Let’s get it out of the way now. The Oklahoma City Thunder are headed to the NBA Draft Lottery in 2022. But that’s not necessarily a negative for this small market team that’s still in the throes of an extensive rebuild with a promising young roster featuring players such as Shai Gilgeous-Alexander, Luguentz Dort, Aleksej Pokusevski, Darius Bazley and Josh Giddey, the sixth pick of the 2021 draft.
Thunder GM Sam Presti explained his plan two years ago that would bring the team back into contention over time through the Draft. The club now sits on 18 first-round picks and 18 second-round picks over the next several years, as Presti continues to slowly build the Thunder for a future of perennial contention. The only major move OKC executed this offseason was signing Gilgeous-Alexander to a five-year max extension. Gilgeous-Alexander and Dort form one of the league’s best young backcourt combinations. But at this point, that duo appears to be OKC’s only proven commodity as the rebuild continues. Gilgeous-Alexander’s rapid ascension could speed up Presti’s efforts. Thunder fans should be able to squeeze at least a little joy from watching the development of the club’s young talent in 2021-22, but don’t expect Oklahoma City to be playing beyond the second week of April.
Presti continues to preach patience about the franchise’s rebuilding efforts, but how much longer can the organization stomach the losing throughout the process? Oklahoma City hasn’t finished with back-to-back losing seasons since transitioning from Seattle into the first season of the Thunder in 2008. The natural fluidity of the NBA sort of muddles the long-term vision of what Presti is trying to create. But his approach toward building a team that reflects the city’s core values is commendable, and he’s not planning on mimicking the rebuilding methods utilized by teams in the recent past. “The Thunder needs to stand on its own,” Presti said prior to the 2021 Draft. “It needs to be who we are, has to represent our city. I think that’s a big factor. I think a team in Oklahoma City has to represent the values of the city and the community. We stand for a lot more than what we do. We draw a lot of inspiration from our local community. We have to be our own, one of one.”

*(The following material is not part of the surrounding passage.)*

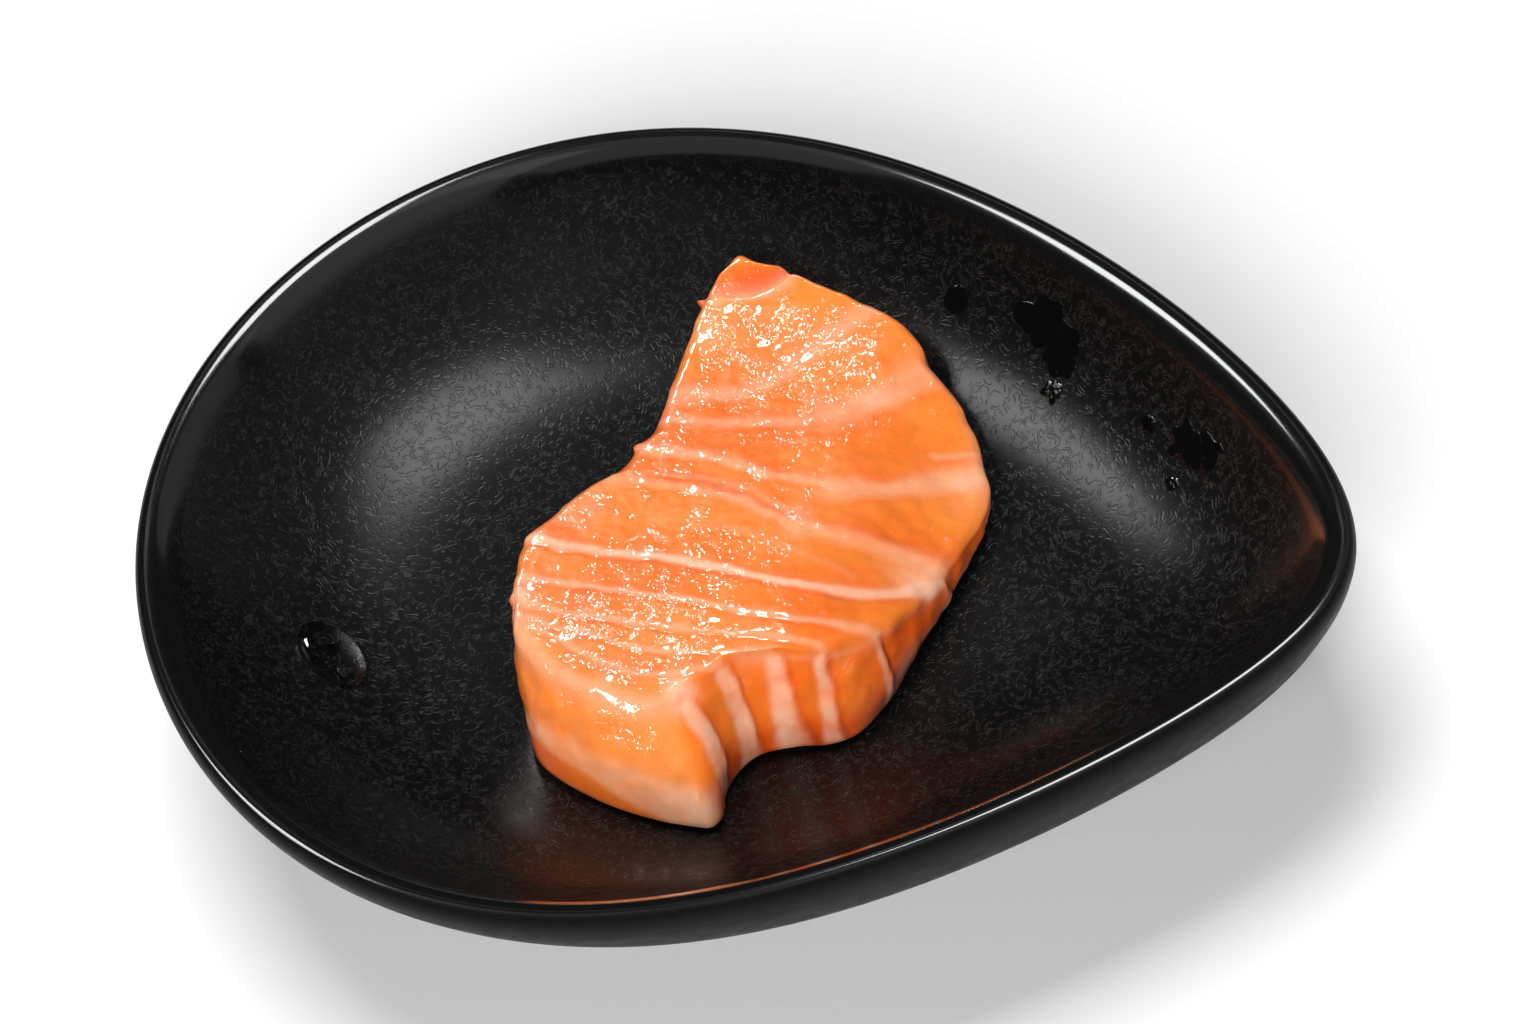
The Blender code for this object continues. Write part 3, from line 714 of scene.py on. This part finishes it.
def top_marks(plan):
    """Relief, paleness and tone of the top face. The tone holds painted shade in the creases beside the fat
    lines and at the fold.
    """
    moved = plan
    for size, reach, seeds in WANDER:
        moved = moved + np.stack([field(plan, size, seed) for seed in seeds], axis=-1) * reach
    width_change = 1.0 + 0.45 * field(plan, 0.004, 6.6)
    from_edge = smooth_step(edge_distance(plan) / MARKS_FADE_FROM_EDGE)
    relief = np.zeros(plan.shape[:-1])
    pale = np.zeros(plan.shape[:-1])
    tone = 0.26 * field(plan, 0.009, 2.2) + 0.16 * field(plan, 0.003, 4.4)
    for half_width, strength, depth, line in FAT_LINES:
        distance, side, along = near_line(moved, smooth_curve(line, LINE_STEPS))
        ends = 1.0 + 0.5 * (2 * along - 1) ** 4
        reach = half_width * MM * width_change * ends
        share = np.exp(-(distance / reach) ** 2.6)
        crease = bell(side * distance + 1.45 * reach, CREASE_WIDTH)
        pale = np.maximum(pale, strength * share)
        pale += 0.1 * strength * (1.0 - pale) * bell(distance, 2.4 * reach)
        # Darker along the crease beside each fat line: painted shade
        tone -= 0.4 * strength * crease
        relief += (0.02 * share - 0.25 * depth * crease * from_edge) * MM
        relief -= 0.3 * depth * MM * bell(distance, DIP_WIDTH) * from_edge
    for reach, above, below, line in FLAKE_STEPS:
        distance, side, _ = near_line(moved, smooth_curve(line, LINE_STEPS))
        fade = np.exp(-distance / (reach * MM))
        upper = smooth_step(0.5 + side * distance / FLAKE_STEP_WIDTH)
        tone += (below + (above - below) * upper) * fade
        relief += (-0.05 + 0.15 * upper) * MM * fade * from_edge
    for centre, radii, paleness, shade in TOP_AREAS:
        share = area_share(moved, centre, radii)
        pale = np.maximum(pale, pale + paleness * share)
        tone += shade * share
    distance, side, _ = near_line(moved, smooth_curve(FOLD_LINE, 30))
    behind = (side > 0) & (plan[..., 1] > FOLD_BEHIND)
    crease = bell(distance, 0.00045)
    fold = np.where(behind, FOLD_HEIGHT * smooth_step(distance / 0.0013), 0.0)
    relief += fold * MM - FOLD_GROOVE * MM * crease
    # Darker in the fold's groove and just behind its crease: painted shadow line at the fold
    tone -= 0.9 * np.where(behind, np.exp(-distance / 0.0008), crease)
    for size, swell, seed in TOP_UNEVEN:
        relief += swell * field(plan, size, seed)
    return relief, pale, tone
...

This one’s difficult because nobody really knows how everything will look with so many young developmental prospects filling out the roster. You can count on plenty of experimental combinations and usage under second-year coach Mark Daigneault, who is known as a specialist in the player-development department. You should also expect a record similar to last season’s 22-50 finish. Predicted finish: 25-57.
PROJECTED STARTING FIVE
Shai Gilgeous-Alexander: Burgeoning All-Star talent played in just 35 games last season but is the foundational piece to this rebuild.
Lu Dort: Gilgeous-Alexander’s absence near the end of last season allowed the undrafted free agent to flourish offensively.
Josh Giddey: OKC’s highest draft pick since James Harden, Giddey takes an off-ball role after starring as a point guard in the Australian NBL.
Darius Bazley: Third-year forward took a significant leap from rookie season in Year 2 and should continue to grow.
Derrick Favors: The only true center on the roster, the veteran returns to a starting role.
Theo Maledon: Spent entire summer in OKC working on his game and body, and it showed at Summer League.
Aleksej Pokusevski: Watch out if this seven-footer becomes more consistent as a 3-point shooter.
Ty Jerome: Joined OKC from the G-League bubble last season and immediately looked like he belonged.
LAST 5 SEASONS
How the Thunder have fared stats-wise over the last 5 seasons …
OffRtg = Points scored per 100 possessions
DefRtg = Points allowed per 100 possessions
NetRtg = Point differential per 100 possessions
STAT TO KNOW
1.12 — Shai Gilgeous-Alexander led the league with 25.2 drives per game, 4.4 more than any other player has averaged in the eight seasons of player tracking. He scored 1.12 points per possession as a pick-and-roll ball-handler, the third best mark for a player with at least 300 ball-handler possessions in the 17 years of Synergy play-type tracking.